- [Work instructions] Each line below is to be written out in full, exactly as shown.

- [Given data]
* Begin *

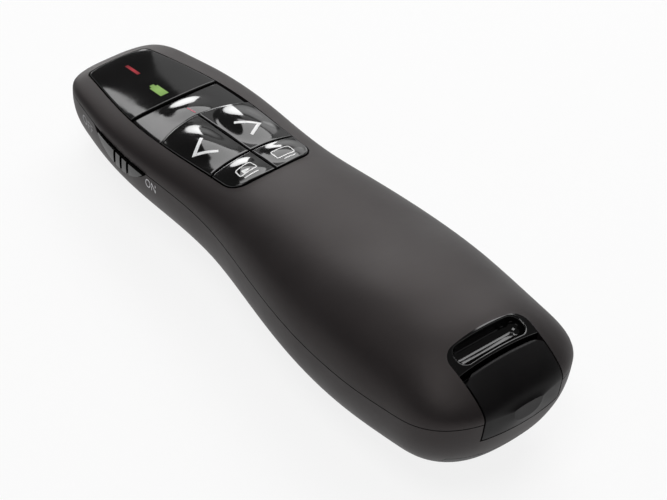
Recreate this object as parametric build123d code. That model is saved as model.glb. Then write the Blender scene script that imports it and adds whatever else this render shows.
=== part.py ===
from build123d import *
import math
import os

# Wireless presentation clicker: a moulded two-part casing that holds five keys, an indicator
# window, a side power slider, a laser module, two AAA cells and a USB receiver that slides out of
# the tail. Millimetres. +X is right, +Y points to the laser nose and +Z is up; the origin is under
# the middle of the body, on the plane that the belly rests on.

# ---------------------------------------------------------------- driving sizes
# Places along the body are measured from the tail tip, or from the nose tip where the name ends
# in _BACK. Half widths are measured from the middle plane.

# casing
LENGTH = 115.5
BELLY_HALF_WIDTH = 18.9
WAIST_HALF_WIDTH = 14.5
BELLY_CROWN = 26.9
KEYPAD_CROWN = 19.8
PARTING = 15.5
WALL = 1.6
TAIL_ROUND = 9.8
NOSE_ROUND = 6.6
TAIL_CROWN_ROUND = 15.0
NOSE_CROWN_ROUND = 6.1
TAIL_KEEL_ROUND = 19.1
NOSE_KEEL_ROUND = 8.0
SEAM_GAP = 0.2
LIP_HEIGHT = 1.1
LIP_CLEARANCE = 0.05
LIP_START = 3.0
LIP_END_BACK = 31.5
FUSE = 0.1

# keypad and window; a spot is half the distance between two keys and a place back from the nose
LASER_SPOT = (0.0, 24.0)
ARROW_SPOT = (5.1, 34.3)
SMALL_SPOT = (4.7, 45.6)
LASER_DOME = (0.0, 23.6)
ARROW_DOME = (5.1, 34.3)
SMALL_DOME = (4.7, 45.3)
LAMP_BACKS = (7.2, 15.5)
KEY_GAP = 0.3
KEY_THICKNESS = 1.3
KEY_PROUD = 0.3
KEY_TRAVEL = 0.5
RIM_ROUND = 0.25
RIM_FIND = 0.02
PLUNGER_RADIUS = 1.2
ROOT_BITE = 0.4
WINDOW_PROUD = 0.15
LASER_KEY_PROUD = -0.2
WINDOW_FRONT_BACK = 1.6
WINDOW_REAR_BACK = 19.9
WINDOW_LEDGE = 1.0
LASER_KEY_REAR_BACK = 26.5
ARROW_REAR_BACK = 41.6
KEYPAD_REAR_BACK = 49.1
LASER_KEY_ARC = 24.2
ARROW_ARC = 59.0
KEYPAD_FRONT_CORNER = 1.8
KEYPAD_REAR_CORNER = 3.3

# receiver and its dock
RECEIVER_HALF_WIDTH = 8.7
RECEIVER_THICKNESS = 6.5
RECEIVER_FLOOR = 14.8
RECEIVER_LENGTH = 47.0
RECEIVER_WALL = 1.5
RECEIVER_CLEARANCE = 0.1
RECEIVER_CHAMFER = 0.5
CAVITY_START = 4.0
RECEIVER_TRAVEL = 62.0
CAP_LENGTH = 8.0
PLUG_WIDTH = 12.0
PLUG_THICKNESS = 4.5
PLUG_LENGTH = 12.0
PLUG_WALL = 0.3
PLUG_WINDOW = 2.5
PLUG_WINDOW_LENGTH = 2.0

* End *

- [Final result]
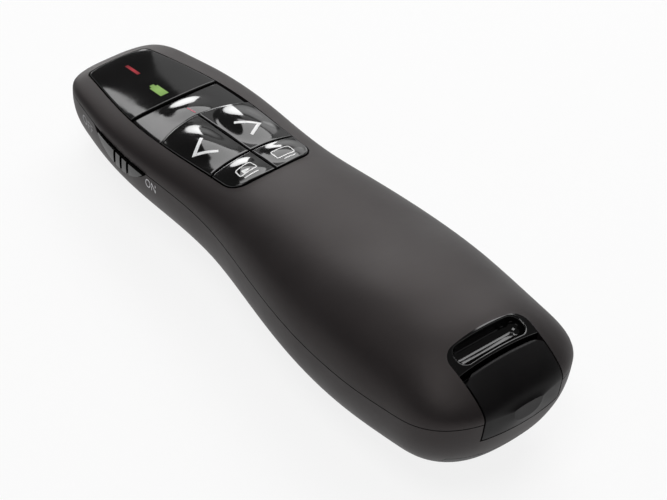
Recreate this object as parametric build123d code. That model is saved as model.glb. Then write the Blender scene script that imports it and adds whatever else this render shows.
=== part.py ===
from build123d import *
import math
import os

# Wireless presentation clicker: a moulded two-part casing that holds five keys, an indicator
# window, a side power slider, a laser module, two AAA cells and a USB receiver that slides out of
# the tail. Millimetres. +X is right, +Y points to the laser nose and +Z is up; the origin is under
# the middle of the body, on the plane that the belly rests on.

# ---------------------------------------------------------------- driving sizes
# Places along the body are measured from the tail tip, or from the nose tip where the name ends
# in _BACK. Half widths are measured from the middle plane.

# casing
LENGTH = 115.5
BELLY_HALF_WIDTH = 18.9
WAIST_HALF_WIDTH = 14.5
BELLY_CROWN = 26.9
KEYPAD_CROWN = 19.8
PARTING = 15.5
WALL = 1.6
TAIL_ROUND = 9.8
NOSE_ROUND = 6.6
TAIL_CROWN_ROUND = 15.0
NOSE_CROWN_ROUND = 6.1
TAIL_KEEL_ROUND = 19.1
NOSE_KEEL_ROUND = 8.0
SEAM_GAP = 0.2
LIP_HEIGHT = 1.1
LIP_CLEARANCE = 0.05
LIP_START = 3.0
LIP_END_BACK = 31.5
FUSE = 0.1

# keypad and window; a spot is half the distance between two keys and a place back from the nose
LASER_SPOT = (0.0, 24.0)
ARROW_SPOT = (5.1, 34.3)
SMALL_SPOT = (4.7, 45.6)
LASER_DOME = (0.0, 23.6)
ARROW_DOME = (5.1, 34.3)
SMALL_DOME = (4.7, 45.3)
LAMP_BACKS = (7.2, 15.5)
KEY_GAP = 0.3
KEY_THICKNESS = 1.3
KEY_PROUD = 0.3
KEY_TRAVEL = 0.5
RIM_ROUND = 0.25
RIM_FIND = 0.02
PLUNGER_RADIUS = 1.2
ROOT_BITE = 0.4
WINDOW_PROUD = 0.15
LASER_KEY_PROUD = -0.2
WINDOW_FRONT_BACK = 1.6
WINDOW_REAR_BACK = 19.9
WINDOW_LEDGE = 1.0
LASER_KEY_REAR_BACK = 26.5
ARROW_REAR_BACK = 41.6
KEYPAD_REAR_BACK = 49.1
LASER_KEY_ARC = 24.2
ARROW_ARC = 59.0
KEYPAD_FRONT_CORNER = 1.8
KEYPAD_REAR_CORNER = 3.3

# receiver and its dock
RECEIVER_HALF_WIDTH = 8.7
RECEIVER_THICKNESS = 6.5
RECEIVER_FLOOR = 14.8
RECEIVER_LENGTH = 47.0
RECEIVER_WALL = 1.5
RECEIVER_CLEARANCE = 0.1
RECEIVER_CHAMFER = 0.5
CAVITY_START = 4.0
RECEIVER_TRAVEL = 62.0
CAP_LENGTH = 8.0
PLUG_WIDTH = 12.0
PLUG_THICKNESS = 4.5
PLUG_LENGTH = 12.0
PLUG_WALL = 0.3
PLUG_WINDOW = 2.5
PLUG_WINDOW_LENGTH = 2.0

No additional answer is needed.